Knight almost seems to take pride in first, knowing the Arabic terms for what is forbidden at an Islamic event, and then deliberately flouting those rules. (If it’s haram, it’s sexy.) A committed individualist (that is to say, a liberal) would reject the institution as a whole, or at least argue for a “progressive,” softened version of the institution, while a devout Muslim might do his or her best to follow the rules as given. But Michael Muhammad Knight seems happy being in both places at once: he prefers the most conservative version of Islam, specifically because it’s more thrilling to disobey it.

Admittedly, some of the people who figure in Michael Knight’s story as friends do call him on his idiosyncratic approach to the Muslim community in the U.S., leading to a fair amount of internal debate within the books themselves. A revealing example might be the following passage:

Then I imagined a voice in my head that sounded like Khalida’s telling me, ‘It’s not about being white or not white, Mikail… you’re in no shape to tell the story of American Muslims because you think that only weirdos are worth writing about, you and your Wally Fords—’

I don’t know why it sounded like Khalida in my head, maybe Khalida’s just my conscience but I knew that she was right—because I couldn’t bum all over the country sleeping in my car or sleeping on Greyhound buses for the sake of writing on lame Progressive Muslims and I don’t know that I could if I wanted to. Give me Noble Drew Ali with a Cherokee feather in his turban, selling Moorish Healing Oil for fifteen cents a bottle—and W.D. Fard in his mug shot looking like he could slit your throat with a thought (83)

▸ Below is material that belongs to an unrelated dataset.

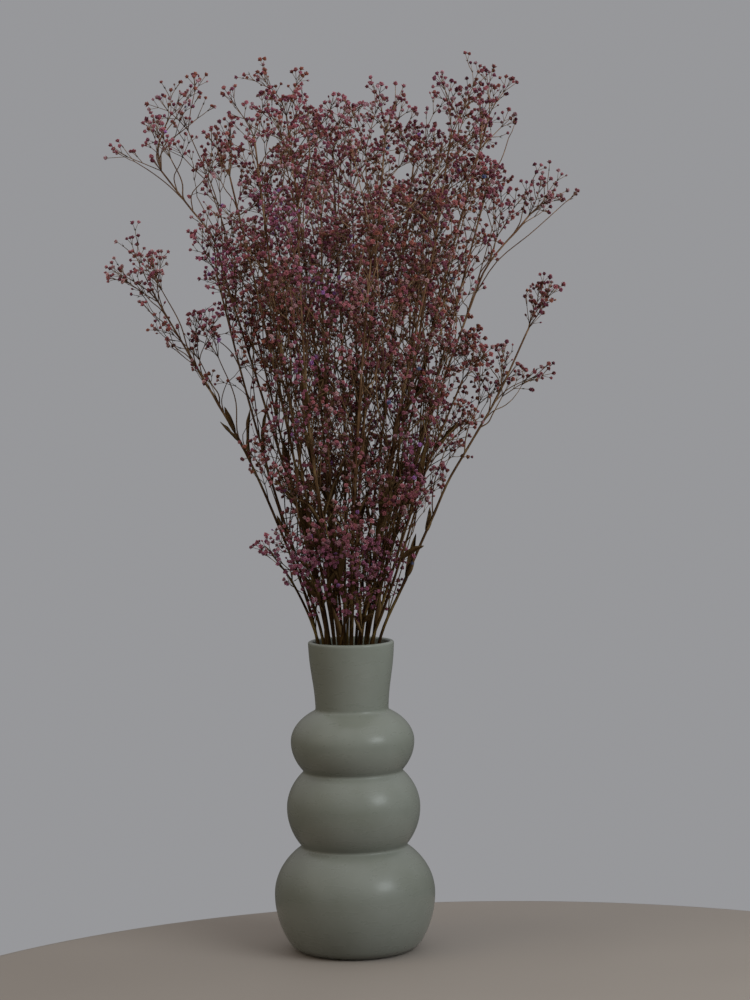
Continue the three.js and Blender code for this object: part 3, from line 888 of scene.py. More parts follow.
def dress_branch(finery, branch):
    path, along, marks = spline(branch.path, BRANCH_SAMPLES)
    finery.tube(path, np.interp(along, [0, marks[-1]], FINE_BRANCH), "branch")
    dress_fork(finery, branch)


for plant in plants:
    plant.finery = Finery()
    dress_stalk(plant)
for plant in plants:
    if not plant.stalk.is_broken:
        dress_fork(plant.finery, plant.stalk)
    for branch in plant.branches:
        dress_branch(plant.finery, branch)
standing = [plant for plant in plants if not plant.stalk.is_broken]


def inner_place():
    """A random place inside the bunch, more often near its outside."""
    z = rng.uniform(*CYME_HEIGHTS)
    middle, half = middle_and_half(FRONT, z)
    out = INNER_BUNCH * rng.random() ** OUTWARD
    turn = rng.uniform(0, 2 * math.pi)
    return point((middle + half * out * math.cos(turn), half * BUNCH_DEPTH * out * math.sin(turn), z))


def choose_cymes():
    """The clumps' places, and others beside the solids' twigs or between them that keep apart."""
    chosen = [point(place) for place in LOW_CLUMPS + SPRAY_CLUMPS]
    high_rods = [rod for rod in twig_rods if rod.a[2] > CYME_HEIGHTS[0]]
    beside = [partway(rod.a, rod.b, share) for rod in high_rods for share in TWIG_SHARES]
    for _ in range(CYMES * CYME_TRIES):
        if len(chosen) == CYMES:
            break
        if rng.random() < BESIDE_SHARE:
            aside = unit(rng.normal(size=3)) * rng.uniform(*BESIDE_TWIG)
            place = beside[rng.integers(len(beside))] + aside
        else:
            place = inner_place()
        is_wanted = rng.random() < np.interp(place[2], *CYME_SHARES) and is_within(place)
        if is_wanted and all(length_of(place - other) > CYME_GAP for other in chosen):
            chosen.append(place)
    return chosen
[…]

Indeed, Knight is mainly interested in the weirdos and marginal figures in American Islam, people who are in some way like himself. He finds the new, respectable authority figures in the Muslim community –- people like Ibrahim Hooper and Asma Gull Hasan -– insufferable.

Taqwacores

I didn’t really enjoy reading “The Taqwacores,” certainly not as much as the two memoirs, Impossible Man and Blue-Eyed Devil. In large part the book just seemed too abrasive and gratuitously provocative, though I recognize that it wouldn’t be “punk” if the writing was too pretty and well-considered. The protagonist, Yusef Ali, is supposed to be a Pakistani-American interested in both conservative Islam and punk rock, but the novel isn’t really convincing on that score. There’s no real acknowledgment of Yusef Ali’s family, and very little discussion of Pakistan itself. Though most of its main characters are from South Asian backgrounds, it seems like “The Taqwacores” subsumes that part of their social identity to “Islam.”

Still, there are some great dialogues, which might have been inspired by Knight’s conversations with immigrant and second-gen Muslims at various conventions and summer camps. Below is part of a dialogue between Yusef and a white convert named Lynn, who has been struggling with her identification as a Muslim after being given grief by orthodox Muslims about her lifestyle:

The conversation paused for us to take a few bites of our respective slices. ‘You know,’ I mentioned after swallowing, ‘I imagine it’s a lot easier for you.’

‘What is?’ she replied with her mouth full.

‘Separating the good stuff from the bad. You weren’t raised in a Muslim family so you can just take things on your own terms. For me it’s hard because I got all this tuff in one big lump package. Some of it’s worthwhile guidance that I would like to hold on to for the rest of my life, some is just culture that’s a part of who I am and then there’s a lot of traditional things that I can’t understand and I don’t know why people follow them, but they always have. I think that’s why you have something to your Islam that I don’t have.’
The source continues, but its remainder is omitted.